Port Mapping and Exposure

EXPOSE in a Dockerfile documents which port the container listens on (metadata only). -p in docker run actually publishes the port to the host:

- -p 8080:80 — Map host port 8080 to container port 80 - -p 127.0.0.1:8080:80 — Bind only to localhost (more secure) - -p 80 — Map container port 80 to a random host port - -P — Publish all EXPOSE'd ports to random host ports

In production, avoid exposing databases directly. Use an internal network and only expose the application tier through a reverse proxy.

bash
# Expose web on port 80, database only on internal network
docker network create internal-net

docker run -d   --name web   --network internal-net   -p 80:3000   myapp:1.0

docker run -d   --name db   --network internal-net   # No -p flag: database NOT accessible from host
  postgres:16

# Web container can reach db by hostname 'db'
# Host can reach web on port 80
# Host CANNOT reach db directly (secure!)

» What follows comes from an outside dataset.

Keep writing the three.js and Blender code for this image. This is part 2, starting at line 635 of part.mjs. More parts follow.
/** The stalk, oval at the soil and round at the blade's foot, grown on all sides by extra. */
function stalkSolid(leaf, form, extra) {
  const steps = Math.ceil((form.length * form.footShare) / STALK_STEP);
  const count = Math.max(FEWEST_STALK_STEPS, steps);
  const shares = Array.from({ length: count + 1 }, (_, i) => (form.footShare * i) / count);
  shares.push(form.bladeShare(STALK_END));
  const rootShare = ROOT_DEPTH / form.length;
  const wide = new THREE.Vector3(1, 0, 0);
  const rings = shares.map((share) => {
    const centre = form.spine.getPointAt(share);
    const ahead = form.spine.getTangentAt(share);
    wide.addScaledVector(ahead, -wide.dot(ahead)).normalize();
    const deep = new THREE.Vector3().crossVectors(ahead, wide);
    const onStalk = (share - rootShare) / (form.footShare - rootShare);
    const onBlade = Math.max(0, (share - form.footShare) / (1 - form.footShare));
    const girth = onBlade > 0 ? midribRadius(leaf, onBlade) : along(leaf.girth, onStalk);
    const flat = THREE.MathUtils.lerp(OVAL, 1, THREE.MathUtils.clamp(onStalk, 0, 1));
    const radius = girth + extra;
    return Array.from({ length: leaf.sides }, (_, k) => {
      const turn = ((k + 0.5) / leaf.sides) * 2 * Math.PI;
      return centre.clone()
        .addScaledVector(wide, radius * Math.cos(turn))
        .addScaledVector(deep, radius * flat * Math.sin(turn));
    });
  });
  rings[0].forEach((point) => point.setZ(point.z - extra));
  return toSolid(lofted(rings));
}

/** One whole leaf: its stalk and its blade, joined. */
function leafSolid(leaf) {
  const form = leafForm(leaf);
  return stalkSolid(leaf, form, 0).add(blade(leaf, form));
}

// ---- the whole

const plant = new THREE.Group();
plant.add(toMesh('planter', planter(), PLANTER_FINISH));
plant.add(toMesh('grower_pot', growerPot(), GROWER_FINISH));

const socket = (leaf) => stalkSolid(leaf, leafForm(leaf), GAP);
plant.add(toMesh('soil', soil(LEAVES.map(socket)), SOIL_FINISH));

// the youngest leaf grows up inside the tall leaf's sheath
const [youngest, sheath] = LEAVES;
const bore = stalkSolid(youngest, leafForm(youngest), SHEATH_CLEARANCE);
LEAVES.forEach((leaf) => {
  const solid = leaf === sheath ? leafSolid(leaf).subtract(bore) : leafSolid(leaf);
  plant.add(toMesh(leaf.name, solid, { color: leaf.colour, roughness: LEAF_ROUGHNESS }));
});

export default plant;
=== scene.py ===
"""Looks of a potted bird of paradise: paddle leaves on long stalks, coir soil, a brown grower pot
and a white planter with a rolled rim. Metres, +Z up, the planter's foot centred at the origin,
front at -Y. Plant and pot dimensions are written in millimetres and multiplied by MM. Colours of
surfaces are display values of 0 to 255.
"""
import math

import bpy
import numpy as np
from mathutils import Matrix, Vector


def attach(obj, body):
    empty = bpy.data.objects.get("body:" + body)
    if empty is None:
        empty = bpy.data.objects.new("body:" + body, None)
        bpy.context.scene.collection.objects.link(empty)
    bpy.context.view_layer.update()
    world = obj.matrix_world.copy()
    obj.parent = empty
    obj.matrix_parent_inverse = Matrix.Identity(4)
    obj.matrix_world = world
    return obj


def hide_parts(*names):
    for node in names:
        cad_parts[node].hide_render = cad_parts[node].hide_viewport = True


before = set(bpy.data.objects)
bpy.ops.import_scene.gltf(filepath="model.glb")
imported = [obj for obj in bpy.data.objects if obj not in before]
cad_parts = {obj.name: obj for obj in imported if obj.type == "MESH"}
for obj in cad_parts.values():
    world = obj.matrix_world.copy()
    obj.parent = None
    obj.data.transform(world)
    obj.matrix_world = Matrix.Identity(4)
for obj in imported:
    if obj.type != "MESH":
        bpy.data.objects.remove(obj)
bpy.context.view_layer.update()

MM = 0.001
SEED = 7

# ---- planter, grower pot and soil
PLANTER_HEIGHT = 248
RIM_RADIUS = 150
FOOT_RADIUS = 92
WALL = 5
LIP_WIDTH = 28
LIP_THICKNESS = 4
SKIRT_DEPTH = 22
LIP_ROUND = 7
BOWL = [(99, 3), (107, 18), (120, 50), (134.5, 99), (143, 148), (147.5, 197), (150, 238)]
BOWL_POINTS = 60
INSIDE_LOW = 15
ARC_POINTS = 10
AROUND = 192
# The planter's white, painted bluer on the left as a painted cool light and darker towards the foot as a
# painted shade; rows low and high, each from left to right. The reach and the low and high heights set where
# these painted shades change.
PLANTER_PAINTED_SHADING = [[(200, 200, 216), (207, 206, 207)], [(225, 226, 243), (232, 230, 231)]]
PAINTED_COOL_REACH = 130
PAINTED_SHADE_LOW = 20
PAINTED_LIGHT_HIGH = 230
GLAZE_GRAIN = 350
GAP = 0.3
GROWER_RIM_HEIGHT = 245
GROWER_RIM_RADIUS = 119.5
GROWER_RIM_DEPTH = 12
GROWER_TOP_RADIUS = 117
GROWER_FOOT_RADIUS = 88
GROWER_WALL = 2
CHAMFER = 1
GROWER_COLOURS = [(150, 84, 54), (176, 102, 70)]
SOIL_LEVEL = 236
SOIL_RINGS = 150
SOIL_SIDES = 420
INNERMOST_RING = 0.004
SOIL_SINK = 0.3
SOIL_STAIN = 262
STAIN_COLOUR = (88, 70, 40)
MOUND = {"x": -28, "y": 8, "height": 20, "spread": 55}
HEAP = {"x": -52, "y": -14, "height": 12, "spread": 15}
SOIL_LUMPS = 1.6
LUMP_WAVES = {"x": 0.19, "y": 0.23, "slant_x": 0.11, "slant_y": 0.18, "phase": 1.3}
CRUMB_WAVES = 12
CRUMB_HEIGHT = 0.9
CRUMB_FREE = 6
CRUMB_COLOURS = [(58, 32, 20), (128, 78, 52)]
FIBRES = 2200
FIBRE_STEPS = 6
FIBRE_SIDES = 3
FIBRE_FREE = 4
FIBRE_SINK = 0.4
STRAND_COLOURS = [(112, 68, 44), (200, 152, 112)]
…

Overlay Networks for Multi-Host Communication

In a Docker Swarm or Kubernetes cluster, containers run on different physical hosts. Overlay networks create a virtual network that spans multiple hosts, allowing containers to communicate as if they were on the same machine.

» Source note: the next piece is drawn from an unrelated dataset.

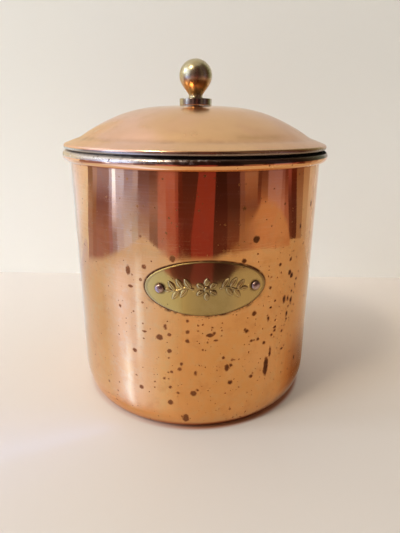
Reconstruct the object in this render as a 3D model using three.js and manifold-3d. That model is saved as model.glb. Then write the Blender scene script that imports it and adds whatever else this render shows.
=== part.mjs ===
// A round copper tea caddy with a domed lift-off lid, as separate pieces.
// Millimetres, +Z up. The origin is the centre of the base, where the caddy stands.
// The name plate faces -Y.
import * as THREE from 'three';
import { mergeVertices } from 'three/addons/utils/BufferGeometryUtils.js';
import Module from 'manifold-3d';

// ---- driving dimensions ----
const GAP = 0.3;              // clearance kept between pieces that touch
const AROUND = 64;            // facets around the large round pieces
const AROUND_SMALL = 24;      // facets around the knob and its fittings
const TINY = 1e-9;            // a radius below this is on the axis

const SHEET = 0.8;            // copper sheet thickness
const WALL_R = 70;            // outer radius of the canister wall
const RIM_Z = 136;            // height of the wall where the rolled rim starts
const CORNER_IN = 7;          // how far the bottom corner turns inward
const CORNER_UP = 17;         // how far up the wall the bottom corner reaches

const BEAD_R = 2.85;          // outer radius of the rolled rim
const BEAD_CENTRE_R = 71;     // distance of the rolled rim's centre from the axis
const BEAD_CENTRE_Z = RIM_Z + 2.5;
const BEAD_END = -104;        // angle where the rolled edge stops, just short of the wall
const WIRE_R = 1.2;           // radius of the wire inside the rolled rim
const WIRE_CENTRE_R = 71.5;

const CROWN_Z = RIM_Z + 28;   // top of the lid
const CROWN_R = 9;            // flat middle of the lid, under the knob
const SHOULDER = [58.7, RIM_Z + 14.9];    // where the dome turns out into the brim
const CREASE = [66.6, RIM_Z + 10.6];      // soft crease between shoulder and brim
const LID_CURL_R = 1.5;       // outer radius of the lid's curled edge
const LID_CURL_CENTRE = [71.4, RIM_Z + 7.15];
const LID_CURL_FROM = 63;     // angle where the brim runs into the curl
const LID_CURL_TO = -200;     // angle where the curled edge stops

const COLLAR_R = 68.4;        // outer radius of the ring that seats in the mouth
const COLLAR_TOP = RIM_Z + 8.7;
const COLLAR_BOTTOM = RIM_Z - 8;

const PLATE_HALF_LENGTH = 29.3;
const PLATE_HALF_HEIGHT = 13.4;
const PLATE_THICKNESS = 1;
const PLATE_Z = RIM_Z - 54.5; // height of the plate's centre
const RIVETS = [              // distance along the wall from the plate's centre
  { name: 'plate_rivet_left', along: -21.8 },
  { name: 'plate_rivet_right', along: 23.7 },
];
const RIVET_SHANK_R = 1;
const RIVET_HEAD_R = 2.25;
const RIVET_HEAD_H = 1.2;
const RIVET_TAIL_R = 1.7;
const RIVET_TAIL_H = 0.7;

const DISC_R = 9;             // small disc between the lid and the knob
const DISC_TOP = RIM_Z + 31.8;
const KNOB_FOOT_R = 4;        // small collar at the bottom of the knob
const KNOB_NECK = [3.7, RIM_Z + 33];
const KNOB_WIDEST = [9, RIM_Z + 43.6];
const KNOB_TOP = RIM_Z + 52.2;
const SCREW_R = 2;            // M4 screw that holds the knob
const SCREW_TOP = RIM_Z + 42;
const SCREW_HEAD_R = 4;
const SCREW_HEAD_H = 2.6;
const SLOT_WIDTH = 1;
const SLOT_DEPTH = 1.3;
const WASHER_R = 6.5;
const WASHER_THICKNESS = 1;

// ---- solids ----
const wasm = await Module();
wasm.setup();

// Points of an elliptical arc in the (radius, height) plane, angles in degrees.
function arc(centreR, centreZ, radiusR, radiusZ, from, to, steps) {
  const points = [];
  for (let i = 0; i <= steps; i += 1) {
    const angle = THREE.MathUtils.degToRad(from + ((to - from) * i) / steps);
    const r = centreR + radiusR * Math.cos(angle);
    points.push([r > TINY ? r : 0, centreZ + radiusZ * Math.sin(angle)]);
  }
  return points;
}

// Points of a cubic curve in the (radius, height) plane.
function cubic(start, control1, control2, end, steps) {
  const vectors = [start, control1, control2, end].map(([r, z]) => new THREE.Vector2(r, z));
  return new THREE.CubicBezierCurve(...vectors).getPoints(steps).map((p) => [p.x, p.y]);
}

// A solid of revolution about +Z from (radius, height) points, outer side listed upward.
function turned(points, facets) {
  const geometry = new THREE.LatheGeometry(points.map(([r, z]) => new THREE.Vector2(r, z)), facets);
  return geometry.rotateX(Math.PI / 2);
}

function toManifold(geometry) {
  const bare = geometry.clone();
  bare.deleteAttribute('normal');
  bare.deleteAttribute('uv');
  const welded = mergeVertices(bare);
  const corners = welded.index.array;
  const kept = [];
  for (let i = 0; i < corners.length; i += 3) {
    const [a, b, c] = [corners[i], corners[i + 1], corners[i + 2]];
    if (a !== b && b !== c && c !== a) kept.push(a, b, c);
  }
  const vertProperties = new Float32Array(welded.attributes.position.array);
  return new wasm.Manifold(new wasm.Mesh({ numProp: 3, vertProperties, triVerts: new Uint32Array(kept) }));
}

function toGeometry(solid) {
  const mesh = solid.getMesh();
  const geometry = new THREE.BufferGeometry();
  geometry.setAttribute('position', new THREE.BufferAttribute(mesh.vertProperties, 3));
  geometry.setIndex(new THREE.BufferAttribute(mesh.triVerts, 1));
  return geometry;
}

// Cuts every tool from a geometry.
function cut(geometry, ...tools) {
  const solid = tools.reduce((left, tool) => left.subtract(toManifold(tool)), toManifold(geometry));
  return toGeometry(solid);
}

// Turns a piece made along +Z so that it points out of the wall, at a distance along the wall.
function pointOutOfWall(geometry, along) {
  const turn = along / WALL_R;
  return geometry.rotateX(Math.PI / 2).rotateZ(turn).translate(0, 0, PLATE_Z);
}

function rivetHoles() {
  const length = 12;
  return RIVETS.map(({ along }) => {
    const hole = new THREE.CylinderGeometry(RIVET_SHANK_R + GAP, RIVET_SHANK_R + GAP, length, 12);
    return pointOutOfWall(hole.rotateX(Math.PI / 2).translate(0, 0, WALL_R), along);
  });
}

// ---- canister ----
function canisterBody() {
  const wallInner = WALL_R - SHEET;
  const cornerR = WALL_R - CORNER_IN;
  const rollTop = BEAD_CENTRE_R - wallInner;
  const points = [
    [0, 0],
    ...arc(cornerR, CORNER_UP, CORNER_IN, CORNER_UP, -90, 0, 6),
    ...arc(BEAD_CENTRE_R, BEAD_CENTRE_Z, BEAD_CENTRE_R - WALL_R, BEAD_R - SHEET, 180, 90, 3),
    ...arc(BEAD_CENTRE_R, BEAD_CENTRE_Z, BEAD_R - SHEET, BEAD_R - SHEET, 60, BEAD_END, 5),
    ...arc(BEAD_CENTRE_R, BEAD_CENTRE_Z, BEAD_R, BEAD_R, BEAD_END, 90, 8),
    ...arc(BEAD_CENTRE_R, BEAD_CENTRE_Z, rollTop, BEAD_R, 120, 180, 2),
    ...arc(cornerR, CORNER_UP, CORNER_IN - SHEET, CORNER_UP - SHEET, 0, -90, 5),
    [0, SHEET],
  ];
  return cut(turned(points, AROUND), ...rivetHoles());
}

function rimWire() {
  return turned(arc(WIRE_CENTRE_R, BEAD_CENTRE_Z, WIRE_R, WIRE_R, 0, 360, 8), AROUND);
}

// An oval cut out of a thin tube that lies on the wall.
function namePlate() {
  const inner = WALL_R + GAP;
  const outer = inner + PLATE_THICKNESS;
  const low = PLATE_Z - PLATE_HALF_HEIGHT - 1;
  const high = PLATE_Z + PLATE_HALF_HEIGHT + 1;
  const tube = turned([[inner, low], [outer, low], [outer, high], [inner, high], [inner, low]], 240);
  const oval = new THREE.Shape();
  oval.absellipse(0, 0, PLATE_HALF_LENGTH, PLATE_HALF_HEIGHT, 0, Math.PI * 2, false, 0);
  const prism = new THREE.ExtrudeGeometry(oval, { depth: outer + 5, bevelEnabled: false, curveSegments: 28 });
  prism.rotateX(Math.PI / 2).translate(0, 0, PLATE_Z);
  const blank = toManifold(tube).intersect(toManifold(prism));
  return cut(toGeometry(blank), ...rivetHoles());
}

function plateRivet(along) {
  const headSeat = WALL_R + 2 * GAP + PLATE_THICKNESS;
  const tailSeat = WALL_R - SHEET - GAP;
  const points = [
    [0, tailSeat - RIVET_TAIL_H],
    [RIVET_TAIL_R - 0.4, tailSeat - RIVET_TAIL_H],
    [RIVET_TAIL_R, tailSeat],
    [RIVET_SHANK_R, tailSeat],
    [RIVET_SHANK_R, headSeat],
    ...arc(0, headSeat, RIVET_HEAD_R, RIVET_HEAD_H, 0, 90, 4),
  ];
  return pointOutOfWall(turned(points, 16), along);
}

// ---- lid ----
function lidDome() {
  const [shoulderR, shoulderZ] = SHOULDER;
  const [creaseR, creaseZ] = CREASE;
  const [curlR, curlZ] = LID_CURL_CENTRE;
  const hole = SCREW_R + GAP;
  const curlInner = LID_CURL_R - SHEET;
  const crown = cubic(
    [CROWN_R, CROWN_Z], [31, CROWN_Z], [shoulderR - 15.7, shoulderZ + 9.1], SHOULDER, 7,
  );
  const shoulder = cubic(
    SHOULDER, [shoulderR + 3, shoulderZ - 1.7], [creaseR - 3.3, creaseZ + 0.8], CREASE, 3,
  );
  const top = [[hole, CROWN_Z], ...crown, ...shoulder.slice(1)];
  // The underside follows the top at the sheet's thickness.
  const under = top.map(([r, z], i) => {
    const [r0, z0] = top[Math.max(i - 1, 0)];
    const [r1, z1] = top[Math.min(i + 1, top.length - 1)];
    const length = Math.hypot(r1 - r0, z1 - z0);
    const inward = i === 0 ? 0 : (SHEET * (z1 - z0)) / length;
    return [r + inward, z - (SHEET * (r1 - r0)) / length];
  });
  const points = [
    ...under,
    ...arc(curlR, curlZ, curlInner, curlInner, LID_CURL_FROM, LID_CURL_TO, 5),
    ...arc(curlR, curlZ, LID_CURL_R, LID_CURL_R, LID_CURL_TO, LID_CURL_FROM, 7),
    ...top.reverse(),
    under[0],
  ];
  return turned(points, AROUND);
}

function lidCollar() {
  const inner = COLLAR_R - SHEET;
  const corners = [
    [inner, COLLAR_BOTTOM],
    [COLLAR_R, COLLAR_BOTTOM],
    [COLLAR_R, COLLAR_TOP],
    [inner, COLLAR_TOP],
    [inner, COLLAR_BOTTOM],
  ];
  return turned(corners, AROUND);
}

function knobBaseDisc() {
  const low = CROWN_Z + GAP;
  const hole = SCREW_R + GAP;
  const edge = 0.5;
  const points = [
    [hole, low],
    [DISC_R, low],
    [DISC_R, DISC_TOP - edge],
    [DISC_R - edge, DISC_TOP],
    [hole, DISC_TOP],
    [hole, low],
  ];
  return turned(points, AROUND_SMALL * 2);
}

function knob() {
  const foot = DISC_TOP + GAP;
  const hole = SCREW_R + GAP;
  const [neckR, neckZ] = KNOB_NECK;
  const [wideR, wideZ] = KNOB_WIDEST;
  const points = [
    [hole, foot],
    [KNOB_FOOT_R, foot],
    [KNOB_FOOT_R, foot + 0.5],
    ...cubic(KNOB_NECK, [neckR + 0.3, neckZ + 2.4], [wideR, wideZ - 5], KNOB_WIDEST, 8),
    ...arc(0, wideZ, wideR, KNOB_TOP - wideZ, 0, 90, 6).slice(1),
    [0, SCREW_TOP + GAP],
    [hole, SCREW_TOP + GAP],
    [hole, foot],
  ];
  return turned(points, AROUND_SMALL);
}

function knobScrew() {
  const seat = CROWN_Z - SHEET - 2 * GAP - WASHER_THICKNESS;
  const bottom = seat - SCREW_HEAD_H;
  const points = [
    [0, bottom],
    [SCREW_HEAD_R - 0.8, bottom],
    [SCREW_HEAD_R, bottom + 0.8],
    [SCREW_HEAD_R, seat],
    [SCREW_R, seat],
    [SCREW_R, SCREW_TOP],
    [0, SCREW_TOP],
  ];
  const slot = new THREE.BoxGeometry(3 * SCREW_HEAD_R, SLOT_WIDTH, 2 * SLOT_DEPTH);
  return cut(turned(points, AROUND_SMALL), slot.translate(0, 0, bottom));
}

function screwWasher() {
  const high = CROWN_Z - SHEET - GAP;
  const low = high - WASHER_THICKNESS;
  const hole = SCREW_R + GAP;
  return turned([[hole, low], [WASHER_R, low], [WASHER_R, high], [hole, high], [hole, low]], AROUND_SMALL);
}

// ---- materials ----
function metal(color, roughness) {
  return new THREE.MeshStandardMaterial({ color, roughness, metalness: 1 });
}

const COPPER = 0xd98a5c;
const TIN = 0xa9a7a5;
const BRASS = 0xb39a5a;
const STEEL = 0x8a8a8c;

// ---- assembly ----
function addPiece(group, name, geometry, material) {
  const mesh = new THREE.Mesh(geometry, material);
  mesh.name = name;
  group.add(mesh);
}

const canister = new THREE.Group();
addPiece(canister, 'canister_body', canisterBody(), metal(COPPER, 0.15));
addPiece(canister, 'rim_wire', rimWire(), metal(STEEL, 0.5));
addPiece(canister, 'name_plate', namePlate(), metal(BRASS, 0.35));
for (const { name, along } of RIVETS) {
  addPiece(canister, name, plateRivet(along), metal(COPPER, 0.3));
}

const lid = new THREE.Group();
addPiece(lid, 'lid_dome', lidDome(), metal(COPPER, 0.25));
addPiece(lid, 'lid_collar', lidCollar(), metal(TIN, 0.4));
addPiece(lid, 'knob_base_disc', knobBaseDisc(), metal(BRASS, 0.3));
addPiece(lid, 'knob', knob(), metal(BRASS, 0.15));
addPiece(lid, 'knob_screw', knobScrew(), metal(BRASS, 0.35));
addPiece(lid, 'screw_washer', screwWasher(), metal(STEEL, 0.4));

const caddy = new THREE.Group();
caddy.add(canister, lid);

export default caddy;
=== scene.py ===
"""Looks for a round copper tea caddy with a domed lift-off lid.

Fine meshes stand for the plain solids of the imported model, each with its own procedural metal.
Lengths of the caddy and in materials are in millimetres here, and those of the stage in metres.
"""
import math

import bpy
import numpy as np
from mathutils import Matrix, Vector, noise


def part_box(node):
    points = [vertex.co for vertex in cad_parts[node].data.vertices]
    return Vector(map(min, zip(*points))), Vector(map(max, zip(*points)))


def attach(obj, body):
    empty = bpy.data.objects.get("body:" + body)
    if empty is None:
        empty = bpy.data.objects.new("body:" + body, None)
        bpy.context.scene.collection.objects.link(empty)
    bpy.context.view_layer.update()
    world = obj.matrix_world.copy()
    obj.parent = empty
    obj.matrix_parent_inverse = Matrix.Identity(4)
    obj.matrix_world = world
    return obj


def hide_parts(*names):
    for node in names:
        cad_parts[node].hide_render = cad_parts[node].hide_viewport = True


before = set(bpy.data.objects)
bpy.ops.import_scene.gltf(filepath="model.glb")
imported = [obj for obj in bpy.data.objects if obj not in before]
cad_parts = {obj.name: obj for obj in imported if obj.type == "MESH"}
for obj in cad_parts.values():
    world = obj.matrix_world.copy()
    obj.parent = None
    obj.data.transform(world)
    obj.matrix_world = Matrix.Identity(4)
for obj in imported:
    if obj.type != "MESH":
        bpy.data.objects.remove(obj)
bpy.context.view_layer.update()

MM = 0.001
AROUND = 256  # facets around the large round pieces
AROUND_KNOB = 96
AROUND_SCREW = 64
AROUND_RIVET = 48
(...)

Overlay networks use VXLAN (Virtual Extensible LAN) to encapsulate container traffic in UDP packets that travel between hosts.

For Kubernetes, the Container Network Interface (CNI) plugins (Calico, Flannel, Weave) implement similar cross-node networking with additional features like network policies for fine-grained access control.

Key Takeaways

  • Docker uses Linux network namespaces to give each container an isolated network stack.
  • The bridge driver (default) isolates containers on a single host; overlay spans multiple hosts.
  • Containers on the same custom network resolve each other by container/service name via built-in DNS.
  • Use -p to publish ports to the host; never expose databases directly — keep them on internal networks.
  • Overlay networks with VXLAN enable container communication across multiple physical hosts in a cluster.